TASK INPUTS
## START

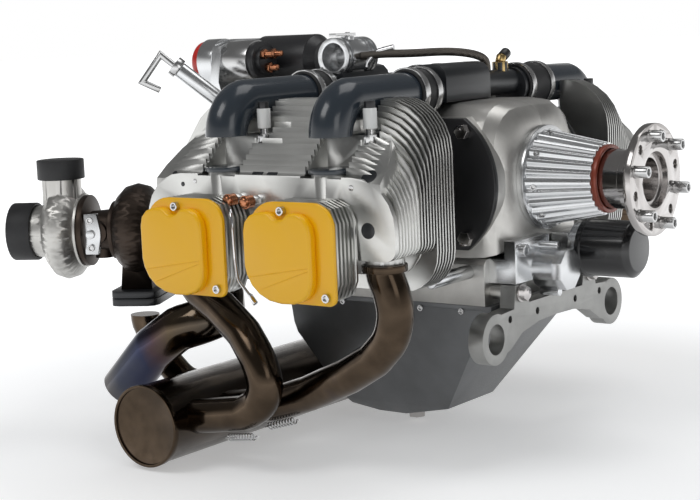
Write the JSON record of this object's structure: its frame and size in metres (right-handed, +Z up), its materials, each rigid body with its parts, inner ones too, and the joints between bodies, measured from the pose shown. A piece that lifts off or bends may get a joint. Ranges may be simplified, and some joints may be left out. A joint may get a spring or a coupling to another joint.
{
  "type": "horizontally opposed aircraft engine",
  "caption": "Air-cooled flat-four aircraft engine with yellow rocker covers, finned heads, propeller flange, turbocharger and bronze exhaust.",
  "frame": {"origin": "centre of the propeller flange's front face, on the crankshaft's axis", "axes": "+X forward along the crankshaft towards the propeller, +Y towards the far cylinder bank, +Z up, from the sump to the intake pipes"},
  "size_m": [0.7857, 0.684, 0.4794],
  "materials": {
    "black_casting": "black casting, satin",
    "black_cylinder": "black coating, satin",
    "black_rubber": "matt black rubber",
    "bright_steel": "bright zinc-plated steel",
    "cap_red": "red gloss cap",
    "cast_aluminium": "cast and machined, satin",
    "cast_iron_brown": "cast iron, heat browned",
    "cover_yellow": "yellow powder coat, glossy",
    "filter_black": "gloss black paint",
    "grey_coat": "dark grey powder coat, semi-gloss",
    "hot_steel": "heat-tinted stainless tube",
    "machined_aluminium": "bead-blasted and machined",
    "polished_steel": "polished, brushed round the flange",
    "seal_red": "dark red lacquer",
    "white_ceramic": "glossy white ceramic"
  },
  "bodies": {
    "engine": {"barrel_1": "black_cylinder", "barrel_2": "black_cylinder", "barrel_3": "black_cylinder", "barrel_4": "black_cylinder", "centre_housing": "cast_aluminium", "compressor_housing": "cast_aluminium", "crankcase_far": "cast_aluminium", "crankcase_near": "cast_aluminium", "dipstick_tube": "machined_aluminium", "exhaust_collector": "hot_steel", "exhaust_header_1": "hot_steel", "exhaust_header_2": "hot_steel", "exhaust_header_3": "hot_steel", "exhaust_header_4": "hot_steel", "fasteners": "bright_steel", "filter_adapter": "machined_aluminium", "head_1": "cast_aluminium", "head_2": "cast_aluminium", "head_3": "cast_aluminium", "head_4": "cast_aluminium", "hose_clamps": "bright_steel", "inlet_hose": "black_rubber", "intake_manifold": "black_casting", "intake_pipe_1": "grey_coat", "intake_pipe_2": "grey_coat", "intake_pipe_3": "grey_coat", "intake_pipe_4": "grey_coat", "mount_beam": "machined_aluminium", "nose_housing": "machined_aluminium", "nose_seal": "seal_red", "oil_filter": "filter_black", "oil_pump": "machined_aluminium", "outlet_cap": "black_casting", "plug_caps": "white_ceramic", "pushrod_tubes": "grey_coat", "rear_housing": "machined_aluminium", "rocker_cover_1": "cover_yellow", "rocker_cover_2": "cover_yellow", "rocker_cover_3": "cover_yellow", "rocker_cover_4": "cover_yellow", "rubber_sleeves": "black_rubber", "solenoid": "bright_steel", "solenoid_rear_cap": "cap_red", "solenoid_terminals": "bright_steel", "spark_plugs": "bright_steel", "starter_bracket": "machined_aluminium", "starter_motor": "black_casting", "sump": "grey_coat", "tail_pipe": "hot_steel", "throttle_body": "grey_coat", "turbine_housing": "cast_iron_brown", "turbo_flange": "black_casting", "turbo_riser": "hot_steel", "vacuum_hose": "black_rubber"},
    "crank": {"propeller_shaft": "polished_steel", "drive_lugs": "polished_steel", "flywheel": "bright_steel"},
    "turbo_rotor": {"turbo_rotor": "bright_steel"},
    "throttle_valve": {"throttle_valve": "bright_steel"},
    "dipstick": {"dipstick": "grey_coat"}
  },
  "joints": [
    {"name": "crank_spin", "type": "hinge", "parent": "engine", "child": "crank", "pos_m": [-0.09, 0, 0], "axis": [1, 0, 0], "continuous": true},
    {"name": "turbo_spin", "type": "hinge", "parent": "engine", "child": "turbo_rotor", "pos_m": [-0.609, -0.185, -0.057], "axis": [-0.891, -0.454, 0], "continuous": true},
    {"name": "throttle_turn", "type": "hinge", "parent": "engine", "child": "throttle_valve", "pos_m": [-0.38, -0.046, 0.145], "axis": [0, 0, 1], "range_deg": [0, 80]},
    {"name": "dipstick_slide", "type": "slide", "parent": "engine", "child": "dipstick", "axis": [-0.5842, -0.4903, 0.6468], "range_m": [0, 0.17]}
  ]
}
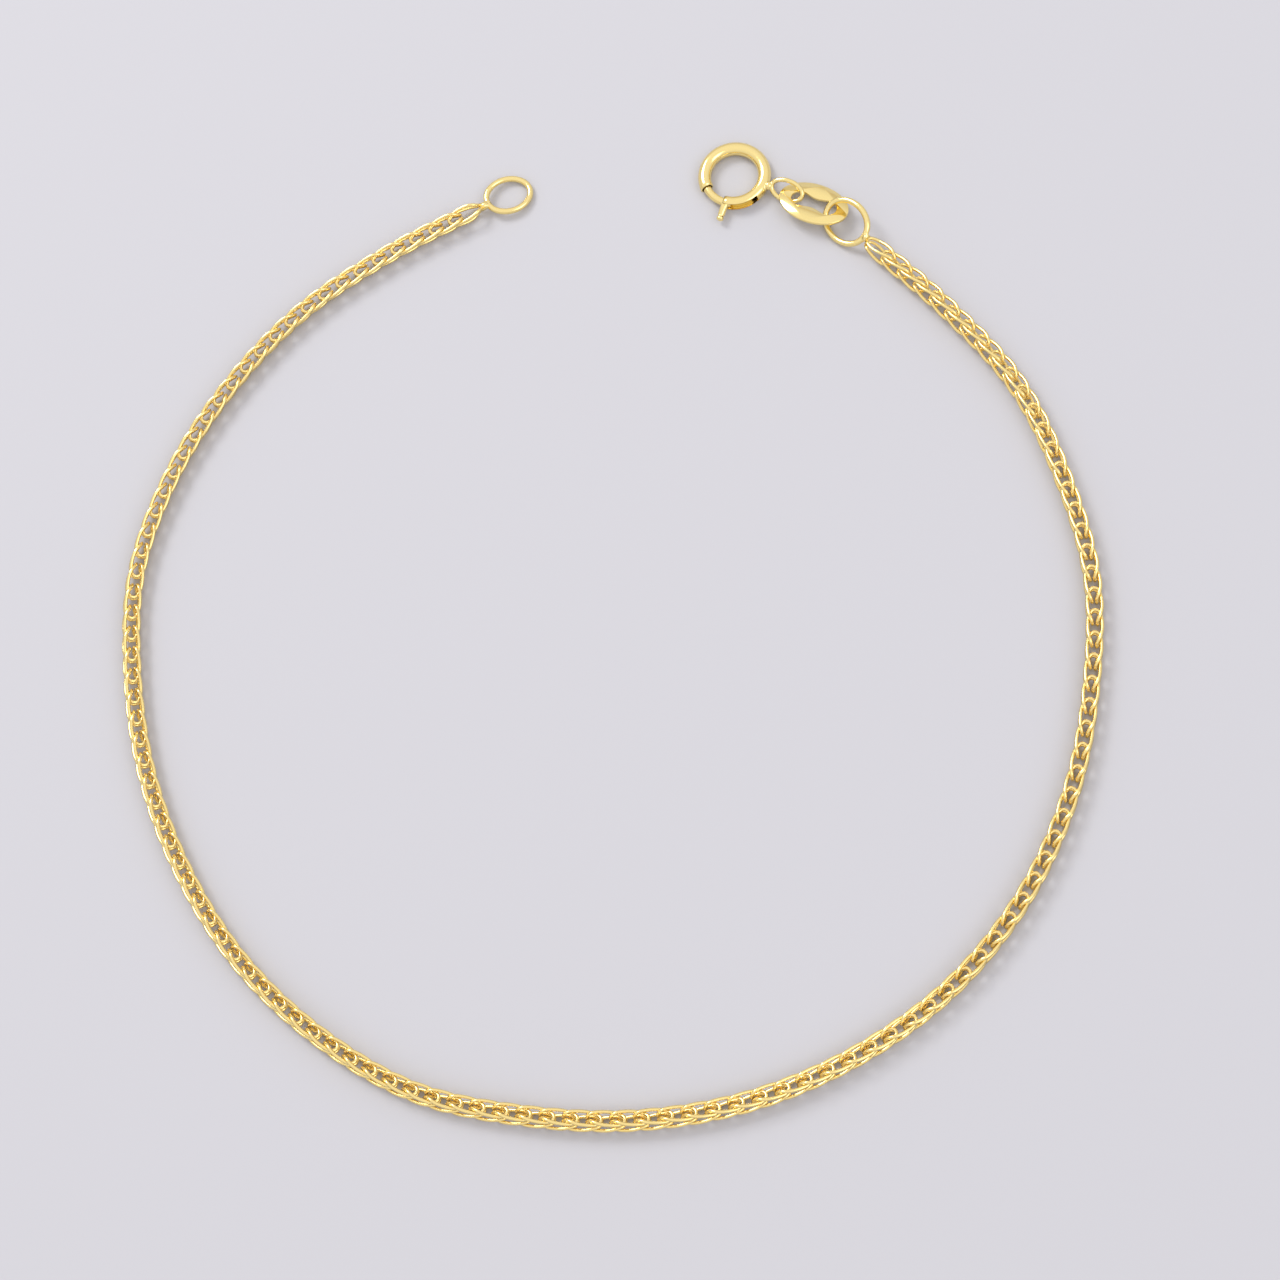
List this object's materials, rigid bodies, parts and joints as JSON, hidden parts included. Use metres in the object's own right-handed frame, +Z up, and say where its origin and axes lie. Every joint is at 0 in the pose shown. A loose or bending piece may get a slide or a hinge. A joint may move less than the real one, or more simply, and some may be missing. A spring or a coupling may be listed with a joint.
{
  "type": "franco chain bracelet",
  "caption": "Fine yellow gold franco chain bracelet lying open in a round loop, with oval end rings, a flat slotted tag and a spring ring clasp.",
  "frame": {"origin": "on the surface it lies on, below the middle of its overall box", "axes": "+Z up from the surface, +Y from the wearer's loop toward the clasp, +X to the right seen from above"},
  "size_m": [0.0646, 0.067, 0.0018],
  "materials": {
    "yellow_gold": "polished"
  },
  "bodies": {
    "bracelet": {"chain": "yellow_gold", "end_ring": "yellow_gold", "tag_ring": "yellow_gold", "tag": "yellow_gold", "clasp_ring": "yellow_gold"},
    "trigger": {"trigger": "yellow_gold"}
  },
  "joints": [
    {"name": "trigger_slide", "type": "hinge", "parent": "bracelet", "child": "trigger", "pos_m": [0.00895, 0.031, 0.00045], "axis": [0, 0, 1], "range_deg": [0, 52], "stiffness_Nm_per_rad": 0.0015}
  ]
}
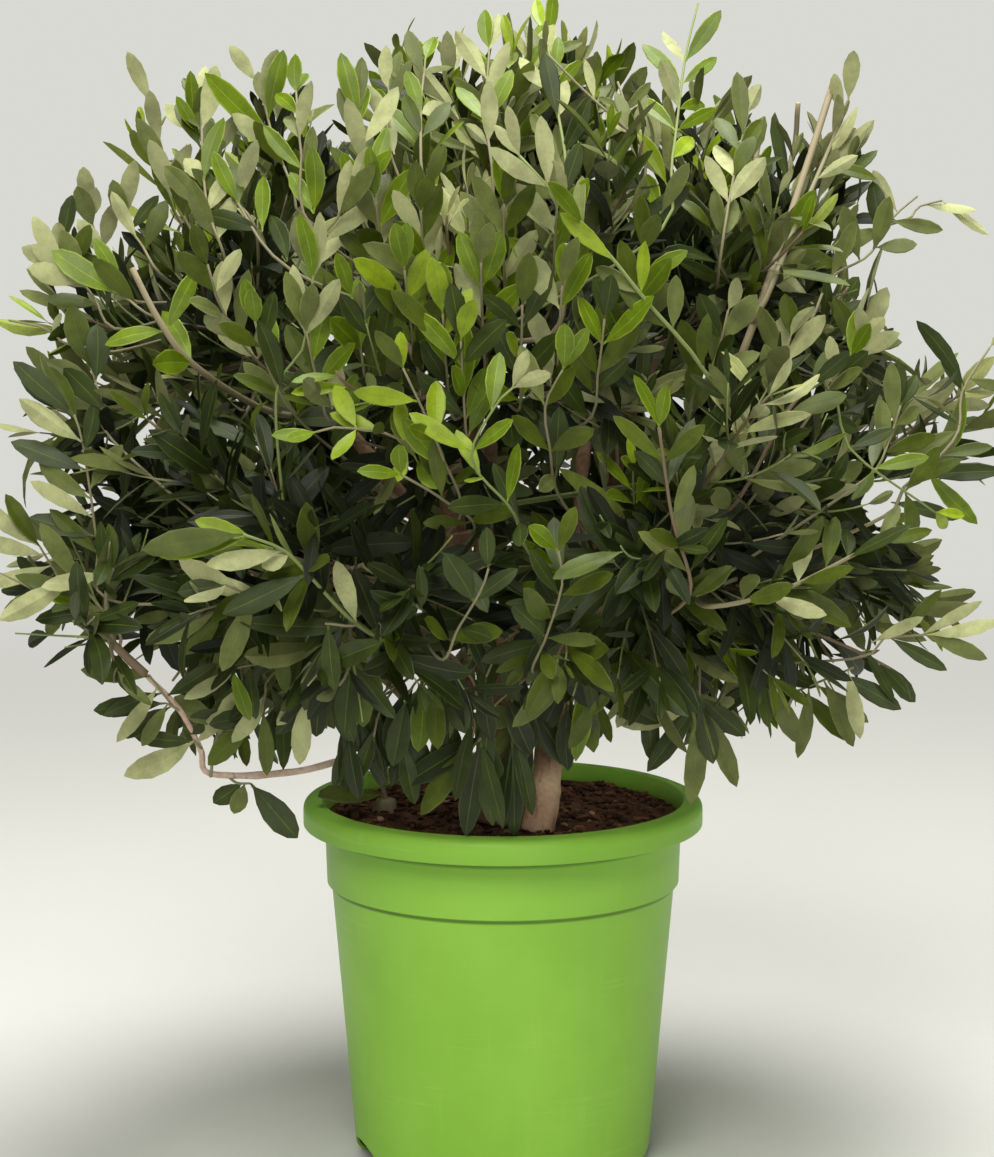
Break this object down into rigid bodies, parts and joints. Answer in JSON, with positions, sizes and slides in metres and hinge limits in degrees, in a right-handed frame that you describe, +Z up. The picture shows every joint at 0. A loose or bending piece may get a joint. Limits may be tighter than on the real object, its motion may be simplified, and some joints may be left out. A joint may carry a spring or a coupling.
{
  "type": "potted olive tree",
  "caption": "Bushy young olive in a tapered round plastic pot: two stems, boughs, and a dense rounded crown of narrow grey-green leaves.",
  "frame": {"origin": "centre of the pot's flat underside", "axes": "+Z up through the crown, -Y towards the side the plant is seen from, +X to that viewer's right"},
  "size_m": [0.7524, 0.724, 0.8717],
  "materials": {
    "pot": "satin, lime green",
    "soil": "rough, crumbly",
    "bark": "rough bark",
    "leaf": "leathery leaves, pale beneath"
  },
  "bodies": {
    "root": {"pot": "pot", "soil": "soil", "trunk": "bark", "second_stem": "bark", "leader": "bark", "bough_upper_left": "bark", "bough_upper_back_left": "bark", "bough_upper_front": "bark", "bough_low_back_right": "bark", "bough_low_front_left": "bark", "bough_low_back_left": "bark", "bough_low_left": "bark", "bough_upper_right": "bark", "bough_upper_back_right": "bark", "bough_low_right": "bark", "bough_low_front_right": "bark", "bough_sweep": "bark", "bough_sweep_end": "bark", "foliage_top": "leaf", "foliage_upper_front": "leaf", "foliage_upper_right": "leaf", "foliage_upper_back_right": "leaf", "foliage_upper_back_left": "leaf", "foliage_upper_left": "leaf", "foliage_low_front_left": "leaf", "foliage_low_front_right": "leaf", "foliage_low_right": "leaf", "foliage_low_back_right": "leaf", "foliage_low_back_left": "leaf", "foliage_low_left": "leaf", "foliage_sweep": "leaf", "sucker": "leaf"}
  },
  "joints": []
}
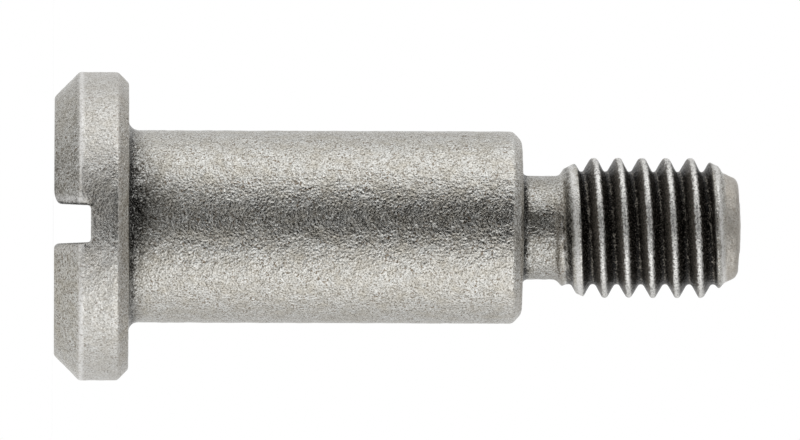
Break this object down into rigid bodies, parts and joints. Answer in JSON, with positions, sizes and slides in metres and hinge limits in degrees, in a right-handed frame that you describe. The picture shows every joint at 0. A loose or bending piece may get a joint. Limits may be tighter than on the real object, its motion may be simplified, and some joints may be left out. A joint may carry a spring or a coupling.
{
  "type": "slotted shoulder screw",
  "caption": "Steel shoulder screw: chamfered cheese head with a driver slot, plain bearing shoulder, undercut neck and a short coarse thread with a coned tip.",
  "frame": {"origin": "on the screw's axis, at the driven end face of the head, which it stands on", "axes": "+Z along the screw's axis from the head to the threaded tip; Y along the driver slot; X across it"},
  "size_m": [0.0128, 0.0128, 0.0284],
  "materials": {
    "blasted_steel": "plain steel, grain-blasted to a coarse sparkling matt, with brown-tinted pits"
  },
  "bodies": {
    "root": {"shoulder_screw": "blasted_steel"}
  },
  "joints": []
}
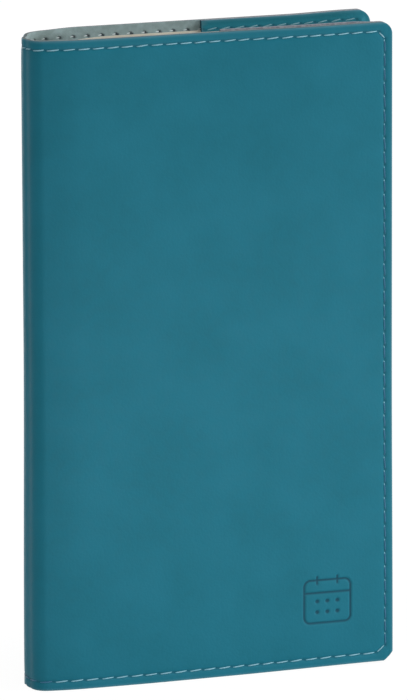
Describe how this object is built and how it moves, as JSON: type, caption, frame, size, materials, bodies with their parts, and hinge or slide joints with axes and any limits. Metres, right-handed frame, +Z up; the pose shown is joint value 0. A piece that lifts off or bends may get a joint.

## END

TASK
Extract every line from the one containing "that you describe." through the last line of the data, inclusive, exactly as written.

SOLUTION
Break this object down into rigid bodies, parts and joints. Answer in JSON, with positions, sizes and slides in metres and hinge limits in degrees, in a right-handed frame that you describe. The picture shows every joint at 0. A loose or bending piece may get a joint. Limits may be tighter than on the real object, its motion may be simplified, and some joints may be left out. A joint may carry a spring or a coupling.
{
  "type": "slotted shoulder screw",
  "caption": "Steel shoulder screw: chamfered cheese head with a driver slot, plain bearing shoulder, undercut neck and a short coarse thread with a coned tip.",
  "frame": {"origin": "on the screw's axis, at the driven end face of the head, which it stands on", "axes": "+Z along the screw's axis from the head to the threaded tip; Y along the driver slot; X across it"},
  "size_m": [0.0128, 0.0128, 0.0284],
  "materials": {
    "blasted_steel": "plain steel, grain-blasted to a coarse sparkling matt, with brown-tinted pits"
  },
  "bodies": {
    "root": {"shoulder_screw": "blasted_steel"}
  },
  "joints": []
}
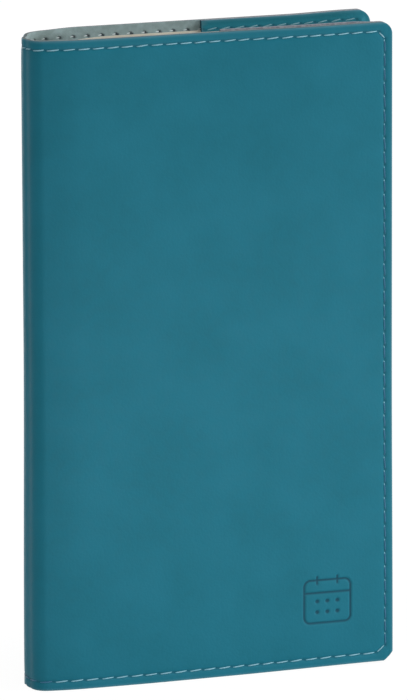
Describe how this object is built and how it moves, as JSON: type, caption, frame, size, materials, bodies with their parts, and hinge or slide joints with axes and any limits. Metres, right-handed frame, +Z up; the pose shown is joint value 0. A piece that lifts off or bends may get a joint.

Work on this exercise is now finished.